I keep a couple of things in mind when I think about our performance in the recent elections. I don’t want to fool myself. I think that if we lost in the by-elections and in the local bodies’ polls, then we need to focus on organisation and messaging. Organisation is like the machine that squeezes juice out of sugarcane. The MQM and the Jamaat-e-Islami have excellent organisations which can get the best out of their cadres, whether they do it with force or persuasion. But messaging is very different.

Messaging means motivating people to vote for you. Our messaging in Karachi in future should be focused on Karachi’s issues rather than on being anti-Altaf, or anti-MQM. Our local leadership kept doing this because Altaf Hussain is the symbolic bad guy of Karachi politics, to say the least. There is a precept in communication science that if someone commits a mistake and you criticise the person for it, he will go on the defensive. But, if the focus is on the wrong act, on the mistake rather than the person committing it, it makes communication easier and less personal.

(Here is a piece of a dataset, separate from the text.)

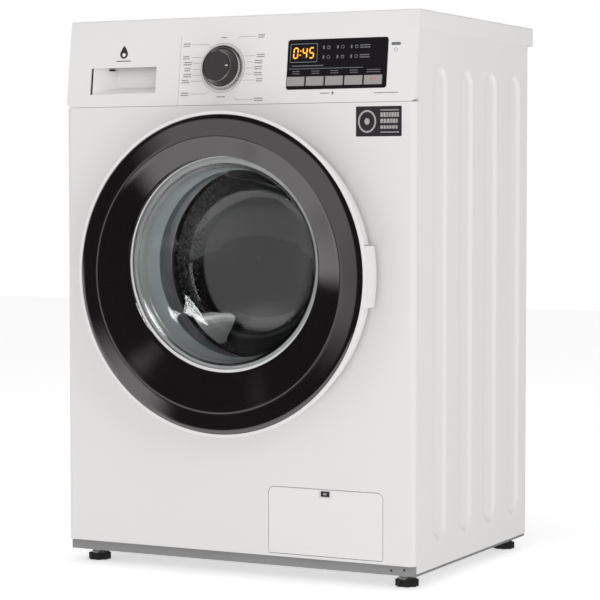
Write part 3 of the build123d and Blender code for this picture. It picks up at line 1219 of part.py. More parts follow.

Would you take the blame for the flawed party approach towards Karachi?

I was the Sindh organiser when we contested the NA-246 by-elections in April 2015, and Ali Zaidi was the organiser in Karachi. I didn’t interfere. I had to focus on the other districts of Sindh and I spoke little of the issues pertaining to Karachi. But now things have changed. From being anti-Altaf and anti-MQM-centric, our politics are going to be pro-Karachi. We have decided to chalk out a pro-Karachi strategy to reach people at the grassroots level, and to take ownership, to be here to take up issues. It’s a formidable task.

Will party chairman Imran Khan, the local leadership, and your social media teams adhere to this new strategy?

Imran Khan has been doing this, but he is over there at the centre. He has to take positions at the national level. I have tried to explain to Khan Sahib and others from the party that while there is an anti-MQM voter — a Punjabi, Pashtun or even a highly educated Mohajir who cannot become pro-MQM — who might come to you, you cannot alienate Mohajir voters.

In testing times, the MQM keeps reiterating that everyone is against them. The Urdu-speaking population — the majority of Karachiites, and the descendants of the Mohajirs — have been fed the narrative that they have no future. They believe they have been pushed to the wall, and if they don’t stand up, they will be shoved into the sea. I have sat in their closed-door meetings and before I became a member of Parliament, I travelled with some MQM lawmakers. They thought since I was from the same community as them, I would have the same issues. They would complain relentlessly about Mohajirs being baited, insulted, and treated as the ‘other.’ This is their thought process. It is a paranoid mindset.

I studied dentistry in Lahore. Over there people used to call me ‘Bhayya,’ and it didn’t bother me. I got elected as the president of the student union by defeating my opponent with a huge margin of votes. I do not consider myself a Mohajir, because it was my parents who migrated, not me. But whether you call me a Mohajir, or call me by my surname, it doesn’t matter to me. But there are, of course, issues of bias and prejudice that remain, and a proportionate response is necessary.

So if we have to engage with someone who identifies himself only as a Mohajir, we have to take into consideration his views and thinking.

The Mohajirs constantly reiterate that Sindhi feudals come to Karachi to make money out of this city and go back to their lands. They believe only Mohajirs can preserve or protect Karachi. This argument might be true up to a certain point, but then the man, who became the major claimant of Karachi, MQM Quaid Altaf Hussain, did the same thing. He also took the money out of this city, and he resorted to violence and did other things along the way which were worse than the crimes committed by those he had been accusing of injustice.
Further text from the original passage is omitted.